Ukrainian who lost everything in Hostomel vows a return to her ruined home
On the outskirts of Kyiv, vegetation grows unchecked and the cats run wild.
Up until six months ago — when the first Russian troops landed at Antonov Airport around a kilometre and a half away — the brick buildings of Proskurivska Street in Hostomel evoked idyllic postcards of an orderly and peaceful world.
Now, only naked structures remain. Inside are piles of rubble. Something rots, hidden underneath.
The cats no longer belong to anyone. They roam hungry and lonely, approaching anyone who comes to contemplate what is left of the neighbourhood.
One of them is Lyudmila Holovienko.
The 55-year-old’s apartment in Proskurivska Street was burned down in late February, in the early days of the invasion.

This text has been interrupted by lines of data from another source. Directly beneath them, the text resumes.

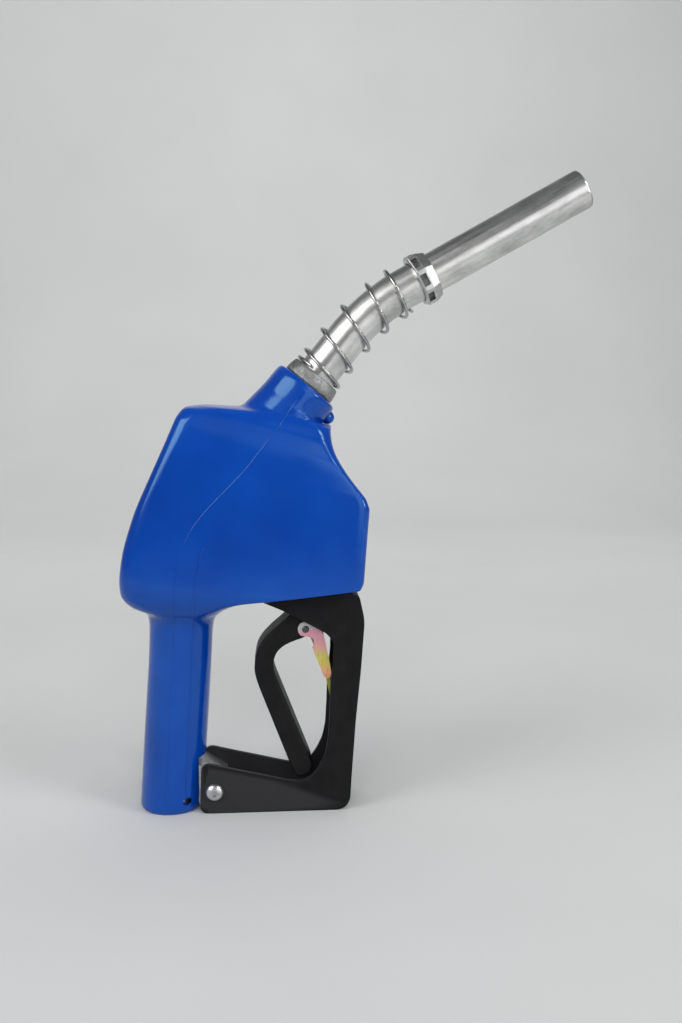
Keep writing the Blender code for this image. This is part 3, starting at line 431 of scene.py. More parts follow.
def cast_metal(name, dark, light, rough=(0.38, 0.62), grit=0.45, scale=700.0):
    """Sand or die cast alloy: grit, darker pits and soft mottle."""
    mat, tree, shader, where = start_material(name, 1.0)
    mottle = noise_layer(tree, where, 170.0, 6.0, 0.65)
    pits = noise_layer(tree, where, scale, 5.0, 0.6)
    bright = tuple(min(c * 1.12, 1.0) for c in light)
    colour = ramp(tree, mottle, [(0.30, dark), (0.55, light), (0.8, bright)])
    shade = ramp(tree, pits, [(0.34, (0.45, 0.45, 0.45)), (0.52, (1.0, 1.0, 1.0))])
    mix = add_node(tree, "ShaderNodeMix", data_type="RGBA", blend_type="MULTIPLY")
    mix.inputs["Factor"].default_value = 0.5
    tree.links.new(colour, mix.inputs["A"])
    tree.links.new(shade, mix.inputs["B"])
    tree.links.new(mix.outputs["Result"], shader.inputs["Base Color"])
    tree.links.new(stretch_value(tree, mottle, rough[1], rough[0]), shader.inputs["Roughness"])
    bump_chain(tree, shader, [(pits, grit, 0.0004), (mottle, grit * 0.5, 0.0008)])
    return mat


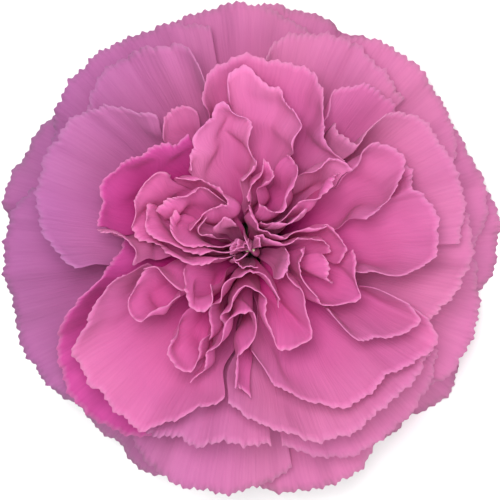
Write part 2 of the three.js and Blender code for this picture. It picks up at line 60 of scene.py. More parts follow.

Now, she wanders the deserted street that had been her home for 35 years.
“We haven’t touched anyone, we haven’t taken anything from anyone, we haven’t attacked anyone,” said Lyudmila, referring to the loss of her house. “Do you see what the Russians did?”
The three-storey property that housed her apartment, which dates from 1936, had endured Nazi occupation but didn’t survive the Russian invasion.
Hostomel was among the first towns occupied in Kyiv’s suburbs, along with neighbouring Bucha and Irpin, the scenes of alleged civilian massacres.
Street-by-street battles broke out in Hostomel, forcing many residents to flee. Those that stayed hid for days or weeks in cellars without heating, gas or electricity.
Volunteers who tried to bring them food and medicines came under gunfire, said Lyudmila, and the town’s mayor, Yuri Prylypko, was killed in early March.
Lyudmila was not at home when her property burned down, instead living with her ill, bedridden mother a few kilometres away, a decision that would save her life.
It was there that she heard the first noises of the invasion.
“I thought it was a gas tank from our neighbours,” she said. “And then three hours later, everything started: planes, smoke, shooting. It was just such a horror.”
If losing her home wasn’t enough, in April, she lost her mother. She was 86.
“She didn’t survive it all, the cold, the hunger,” Lyudmila said. “As long as I live, I’ll remember it all for the rest of my life.”
Just a few months earlier, Lyudmila had lost her daughter, who died from cancer, aged 32 — on New Year’s Eve.
In August, six months since the war began, Lyudmila is back at her late mother’s property, dishing up a meal of cold salo, chicken dishes and fresh pickles.
Next to Lyudmila are her young niece and daring 75-year-old aunt, who faced Russian soldiers when they knocked on her door in search of men, food, and weapons.
The trio, along with Lyudmila’s uncle, sheltered in their house during the occupation.
The broken roof and damaged windows left by the explosions have since been fixed, but the glass has been taped over in the shape of an “x” as a precaution.
Now a quiet sense of normalcy has set in, but the wounds and painful memories linger.
Lyudmila does not know what will happen with the reconstruction of Hostomel and the rubble inside her building remains untouched.
With the fear of a strong winter ahead, she must prepare for what is to come.
“I’ll come back here, I want to live here, I like it here, everything is native here,” she said of Proskurivska Street back in June, her voice trembling.
“We all just got hurt, all of us. Every family has grief, misfortune. It’s just awful.”